Researchers zero in on Dutch elm disease genes

Study compares resistance and susceptibility of trees and may provide helpful info for cloning tolerant ones

A new study by University of Guelph biologists has brought researchers closer to the goal of restoring American elms resistant to Dutch elm disease (DED) in cities and forests across Canada and the United States.

The paper published in Nature Scientific Reports offers a closer look at specific genes that allow elms to resist the most destructive shade tree disease in North America, says Prof. Praveen Saxena, department of plant agriculture.

“There’s nothing as beautiful as an American elm in landscaping,” said Saxena, director of U of G’s Gosling Research Institute for Plant Preservation (GRIPP).

A fungal infection carried by beetles, Dutch elm disease all but wiped out elm trees across this continent during the past century.

“This study is the first to compare the resistance and susceptibility of trees to Dutch elm disease at the genetic level,” said U of G post-doc researcher Sherif Sherif, lead author of the paper.

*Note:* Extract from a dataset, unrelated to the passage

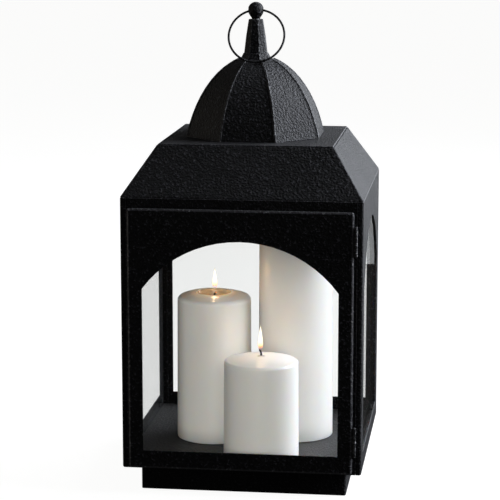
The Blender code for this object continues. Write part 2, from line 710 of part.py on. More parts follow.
def make_dome():
    """Eight like gores about the middle, closed at the top by an eight-sided cap plate."""
    centre = hub("dome_centre", (0, 0, 0))
    mesh = gore_mesh()
    look = coated("dome_coat", 0.004)
    for facet in range(FACETS):
        place("dome_gore_" + str(facet + 1), mesh, look, turn=facet * FACET_TURN, parent=centre)

    levels = cap_levels()
    across = 2 * (DOME_TOP_APOTHEM - SHEET * dome_point(1)[2].x - GAP)
    cap = faceted_sleeve([(across, levels[0]), (across, levels[1])], STUD_RADIUS + GAP, FACETS)
    place("dome_cap", to_mesh("dome_cap", cap), coated("dome_cap_coat"))


def cap_levels():
    """Under side and top of the cap plate, flush with the top ends of the gores."""
    top = dome_point(1)[1]
    return top - SHEET, top


# ---------------------------------------------------------------- finial and ring

def make_finial():
    """Base, post and ball are drawn down on the cap by one stud with a nut under the cap."""
    cap_low, cap_high = cap_levels()
    bore = STUD_RADIUS + GAP
    base_low = cap_high + GAP
    base_high = base_low + FINIAL_BASE_HEIGHT
    base = faceted_sleeve([(FINIAL_BASE_BOTTOM_ACROSS, base_low), (FINIAL_BASE_TOP_ACROSS, base_high)],
                          bore, FACETS)
    place("finial_base", to_mesh("finial_base", base), coated("finial_base_coat"))

    post_low = base_high + GAP
    post_high = post_low + POST_HEIGHT
    post = faceted_sleeve([(POST_BOTTOM_ACROSS, post_low),
                           (POST_MIDDLE_ACROSS, (post_low + post_high) / 2),
                           (POST_TOP_ACROSS, post_high)], bore, FACETS)
    place("finial_post", to_mesh("finial_post", post), coated("finial_post_coat"))

    neck_low = post_high + GAP
    ball_at = neck_low + BALL_RISE
    bore_high = ball_at - RING_HOLE_RADIUS - BALL_WEB
    profile = [(0, bore_high), (bore, bore_high), (bore, neck_low), (NECK_RADIUS, neck_low),
               (NECK_RADIUS, neck_low + NECK_HEIGHT)]
    for step in range(BALL_STEPS + 1):
        angle = TAPER_ANGLE + (math.pi - TAPER_ANGLE) * step / BALL_STEPS
        profile.append((BALL_RADIUS * math.sin(angle), ball_at - BALL_RADIUS * math.cos(angle)))
    profile = [(radius, height - ball_at) for radius, height in profile]
    ball = place("finial_ball", to_mesh("finial_ball", turned(profile, ROUND_STEPS), smooth=True),
                 coated("finial_ball_coat"), at=(0, 0, ball_at))
    circle = arc(RING_HOLE_RADIUS, 0, 360, RING_HOLE_STEPS)[:-1]
    hole = prism(circle, -2 * BALL_RADIUS, 2 * BALL_RADIUS, 0)
    bmesh.ops.translate(hole, vec=(0, 0, ball_at), verts=hole.verts)
    combine(ball, guide("ring_hole", hole), "DIFFERENCE")

    washer_high = cap_low - GAP
    washer_low = washer_high - SHEET
    washer = turned([(bore, washer_low), (WASHER_RADIUS, washer_low),
                     (WASHER_RADIUS, washer_high), (bore, washer_high)], ROUND_STEPS, closed=True)
    place("finial_washer", to_mesh("finial_washer", washer, smooth=True), zinc("washer_zinc"))
    nut_high = washer_low - GAP
    nut = faceted_sleeve([(NUT_ACROSS, nut_high - NUT_HEIGHT), (NUT_ACROSS, nut_high)], bore, NUT_SIDES)
    place("finial_nut", to_mesh("finial_nut", nut), zinc("nut_zinc"))
    stud_low = cap_low - STUD_BELOW
    stud_high = bore_high - 2 * GAP
    chamfer = STUD_RADIUS / 4
    stud = turned([(0, stud_low), (STUD_RADIUS - chamfer, stud_low), (STUD_RADIUS, stud_low + chamfer),
                   (STUD_RADIUS, stud_high - chamfer), (STUD_RADIUS - chamfer, stud_high),
                   (0, stud_high)], STUD_STEPS)
    place("finial_stud", to_mesh("finial_stud", stud, smooth=True), zinc("stud_zinc"))
    return ball_at


def ring_clearance(tilt, ball_at):
    """Free space between the tilted ring and the dome, its seams and its cap."""
    shares = [step / OUTLINE_STEPS for step in range(OUTLINE_STEPS + 1)]
    outline = [dome_point(share)[:2] for share in shares] + [(0, cap_levels()[1])]
    clearances = []
    for step in range(RING_STEPS):
        angle = 2 * math.pi * step / RING_STEPS
        x = RING_RADIUS * (math.sin(SWAY_ANGLE) - math.sin(SWAY_ANGLE - angle))
        drop = RING_RADIUS * (math.cos(SWAY_ANGLE) - math.cos(SWAY_ANGLE - angle))
        y = -drop * math.sin(tilt)
        z = ball_at - drop * math.cos(tilt)
        if z > ball_at - RING_RADIUS * math.cos(tilt):
            continue
        out = max(x * math.cos(turn * FACET_TURN) + y * math.sin(turn * FACET_TURN)
                  for turn in range(FACETS))
        nearest = (1.0, 1)
        for (r1, z1), (r2, z2) in zip(outline, outline[1:]):
            run = Vector((r2 - r1, z2 - z1))
            spot = Vector((out - r1, z - z1))
            share = max(0.0, min(1.0, spot.dot(run) / run.length_squared))
            side = 1 if run.x * spot.y < run.y * spot.x else -1
            nearest = min(nearest, ((spot - run * share).length, side))
        clearances.append(nearest[0] * nearest[1])
    return min(clearances) - WIRE_RADIUS - GAP - SEAM_SHEET


def ring_rest_tilt(ball_at):
    """The ring leans forward until its wire just clears the seams of the dome."""
    tilt = 0.0
    while ring_clearance(tilt, ball_at) < GAP and tilt < math.pi / 2:
        tilt += TILT_STEP
    return tilt


def make_ring(ball_at):
    """A plain wire ring that passes through the ball and swings about the ball's middle."""
    tilt = ring_rest_tilt(ball_at)
    bm = bmesh.new()
    wire = bmesh.ops.create_circle(bm, segments=WIRE_STEPS, radius=WIRE_RADIUS)["verts"]
    bmesh.ops.rotate(bm, cent=(0, 0, 0), matrix=Matrix.Rotation(math.pi / 2, 3, "Y"), verts=wire)
    bmesh.ops.spin(bm, geom=wire + list(bm.edges), cent=(0, 0, -RING_RADIUS), axis=(0, 1, 0),
                   angle=2 * math.pi, steps=RING_STEPS, use_merge=True)
    bmesh.ops.remove_doubles(bm, verts=bm.verts, dist=1e-7)
    bmesh.ops.rotate(bm, cent=(0, 0, 0), matrix=Matrix.Rotation(-SWAY_ANGLE, 3, "Y"), verts=bm.verts)
    ring = place("carry_ring", to_mesh("carry_ring", bm, smooth=True), coated("ring_coat", 0.006),
                 at=(0, 0, ball_at))
    ring.rotation_euler = (-tilt, 0, 0)


# ---------------------------------------------------------------- candles

def candle_profile(radius, height, shoulder, crown, pool_radius, pool_depth):
    """Half section of a pillar candle, from the middle of its foot to the wick's seat.

    The top rises by its crown from the shoulder to the edge of the pool.
    """
    top_radius = radius * (1 - CANDLE_TAPER)
    foot_radius = radius * (1 + CANDLE_TAPER)
    seat = WICK_RADIUS + GAP
    profile = [(0, 0), (foot_radius - CANDLE_FOOT, 0), (foot_radius, CANDLE_FOOT)]
    for across, up in arc(shoulder, 0, 90, SHOULDER_STEPS):
        profile.append((top_radius - shoulder + across, height - shoulder + up))
    pool = height + crown - pool_depth
    profile += [(pool_radius, height + crown - shoulder * POOL_LIP), (pool_radius * POOL_FLOOR, pool),
                (seat, pool - GAP), (seat, pool - WICK_SEAT), (0, pool - WICK_SEAT)]
    return profile


def wick_mesh(name, length, lean):
    """A short cord that stands up and then curls over; Z = 0 is the bottom of its seat."""
    path = [(0, GAP), (0, WICK_SEAT + length * WICK_STRAIGHT)]
    piece = length * (1 - WICK_STRAIGHT) / WICK_STEPS
    for step in range(1, WICK_STEPS + 1):
        angle = lean * step / WICK_STEPS
        x, z = path[-1]
        path.append((x + piece * math.sin(angle), z + piece * math.cos(angle)))
    bm = bmesh.new()
    rings = []
    for i, (x, z) in enumerate(path):
        before = path[max(i - 1, 0)]
        after = path[min(i + 1, len(path) - 1)]
        tilt = math.atan2(after[0] - before[0], after[1] - before[1])
        ring = []
        for k in range(WICK_SIDES):
            turn = 2 * math.pi * k / WICK_SIDES
            across = WICK_RADIUS * math.cos(turn)
            ring.append(bm.verts.new((x + across * math.cos(tilt), WICK_RADIUS * math.sin(turn),
                                      z - across * math.sin(tilt))))
        rings.append(ring)
    for lower, upper in zip(rings, rings[1:]):
        for k in range(WICK_SIDES):
            j = (k + 1) % WICK_SIDES
            bm.faces.new((lower[k], lower[j], upper[j], upper[k]))
    bm.faces.new(reversed(rings[0]))
    bm.faces.new(rings[-1])
    return to_mesh(name, bm, smooth=True)


def make_candle(name, at, radius, height, shoulder, crown, pool_radius, pool_depth, wick_length,
                wick_lean, wick_turn):
    """Wax and wick share one hub, on the axis the candle is lifted along."""
    stand = hub(name + "_lift_axis", (at[0], at[1], FLOOR_TOP + GAP))
    profile = candle_profile(radius, height, shoulder, crown, pool_radius, pool_depth)
    body = turned(profile, CANDLE_STEPS)
    place(name + "_wax", to_mesh(name + "_wax", body, smooth=True), wax(name + "_wax_white"),
          parent=stand)
    place(name + "_wick", wick_mesh(name + "_wick", wick_length, math.radians(wick_lean)),
          finish(name + "_wick_charred", (0.02, 0.018, 0.016), 0.9),
          at=(0, 0, height + crown - pool_depth - WICK_SEAT), turn=math.radians(wick_turn),
          parent=stand)


def make_candles():
    clip_back = DOOR_SHEET_BACK + GAP + GLASS + GAP + TAB_SHEET
    front_y = clip_back + FRONT_CANDLE_GAP + FRONT_CANDLE["radius"]
    for name, offset, sizes in (("front_candle", (0, 0), FRONT_CANDLE),
                                ("middle_candle", MIDDLE_CANDLE_OFFSET, MIDDLE_CANDLE),
                                ("tall_candle", TALL_CANDLE_OFFSET, TALL_CANDLE)):
        make_candle(name, (FRONT_CANDLE_X + offset[0], front_y + offset[1]), **sizes)


# ---------------------------------------------------------------- the whole lantern

make_plinth()
make_floor()
make_walls()
make_fixed_panes()
door = hub("door_hinge_axis", (AXIS_X, AXIS_Y, 0))
make_door(door)
make_catch()
make_roof()
make_dome()
ball_height = make_finial()
make_ring(ball_height)
make_candles()
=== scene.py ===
# %% [markdown]
# # A black steel lantern with three lit pillar candles
#
# The lantern's pieces come from its engineering model, where each one is a plain solid in the
# right place. These cells turn them into the real thing: powder-coated steel with soft edges,
# clear glass, wax, braided wicks and flames. They can be read in order, like a notebook.

# %% Load the frame
import json
import math

import bmesh
import bpy
from mathutils import Matrix, Vector, noise

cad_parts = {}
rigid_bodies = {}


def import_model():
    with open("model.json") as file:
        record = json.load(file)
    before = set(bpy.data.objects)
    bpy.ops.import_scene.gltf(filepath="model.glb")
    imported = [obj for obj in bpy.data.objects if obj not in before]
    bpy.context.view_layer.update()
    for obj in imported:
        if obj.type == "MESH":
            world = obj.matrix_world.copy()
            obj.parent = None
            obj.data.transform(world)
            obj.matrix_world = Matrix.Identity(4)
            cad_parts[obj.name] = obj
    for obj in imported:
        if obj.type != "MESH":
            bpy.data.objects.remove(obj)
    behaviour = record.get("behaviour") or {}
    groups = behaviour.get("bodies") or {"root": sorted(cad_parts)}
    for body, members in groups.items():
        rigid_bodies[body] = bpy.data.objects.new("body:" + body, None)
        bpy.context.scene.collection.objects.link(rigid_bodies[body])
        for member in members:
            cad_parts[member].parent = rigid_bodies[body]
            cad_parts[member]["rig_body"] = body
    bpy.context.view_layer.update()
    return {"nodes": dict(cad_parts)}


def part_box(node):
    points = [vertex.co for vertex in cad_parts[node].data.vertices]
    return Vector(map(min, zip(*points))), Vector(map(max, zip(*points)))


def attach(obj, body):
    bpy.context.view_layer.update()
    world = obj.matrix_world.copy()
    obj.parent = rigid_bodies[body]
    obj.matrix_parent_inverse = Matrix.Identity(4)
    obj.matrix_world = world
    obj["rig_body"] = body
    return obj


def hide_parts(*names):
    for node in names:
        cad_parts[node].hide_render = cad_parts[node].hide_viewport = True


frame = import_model()

# %% [markdown]
# ## The camera
#
# A product shot is taken from well back with a long lens, so that the upright edges stay
# nearly parallel. The camera stands a little to the right of the lantern, looks slightly down
# on it, and is turned by plain angles, which keeps the horizon level.

# %% Camera
CAMERA_PLACE = (0.2567, -2.0863, 0.6190)
LOOKS_DOWN = 0.1788
TURNED_LEFT = 0.1254
LENS_MM = 142.06

camera = bpy.data.objects.new("camera", bpy.data.cameras.new("camera"))
bpy.context.scene.collection.objects.link(camera)
camera.location = CAMERA_PLACE
camera.rotation_euler = (math.pi / 2 - LOOKS_DOWN, 0, TURNED_LEFT)
camera.data.lens = LENS_MM
bpy.context.scene.camera = camera
print("camera stands", round(Vector(CAMERA_PLACE).length, 2), "m from the lantern's foot")

# %% [markdown]
# ## Meshes into objects
#
# Every new shape is drawn with bmesh and ends the same way: doubles merged, faces turned
# outwards, rounded faces shaded smooth and true corners kept sharp. Its place is in its mesh
# and its object stays at the origin, so patterns in object space keep still on the surface.

# %% From a bmesh to a piece
MERGE = 1e-6
CORNER = math.radians(35)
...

Research associate Mukund Shukla said he hopes the team’s work will point to ways to clone resistant trees for replanting forests and cities. Other co-authors at the University of British Columbia and Laval University analyzed fungal-tree interactions. After injecting the DED fungus into tolerant and susceptible elm saplings, the researchers examined tissue to see which genes were expressed.

Other researchers have identified almost two dozen genes likely involved in protecting the tree in tolerant specimens, but scientists know little about how those genes work, said Saxena.

The Guelph team developed technology to look at RNA molecules involved in making proteins, especially defence molecules in vulnerable or tolerant varieties of elms. They also looked at fungal genes in infected woody tissue.

The researchers found that molecular events within the first four days after infection are critical, and occur differently in resistant and susceptible trees. They also looked at treating tissue with plant hormones that help protect against the disease. Their work might allow plant breeders and biotechnologists to use these defensive genes as markers for screening elms likely to stand up to the disease.

“This study has given us a tool to detect potentially tolerant varieties,” said Saxena.

It might also help in treating insect and fungal blights in other tree species, said Sherif. “Other shade and forestry trees are infected by fungi in a fashion similar to Dutch elm disease.”

GRIPP scientists have developed and refined simple and reliable methods for cloning elms from single cells.

Established in 2011 with funding from Susan and Philip Gosling, the institute runs a cryopreservation facility for cloning and banking endangered plant species.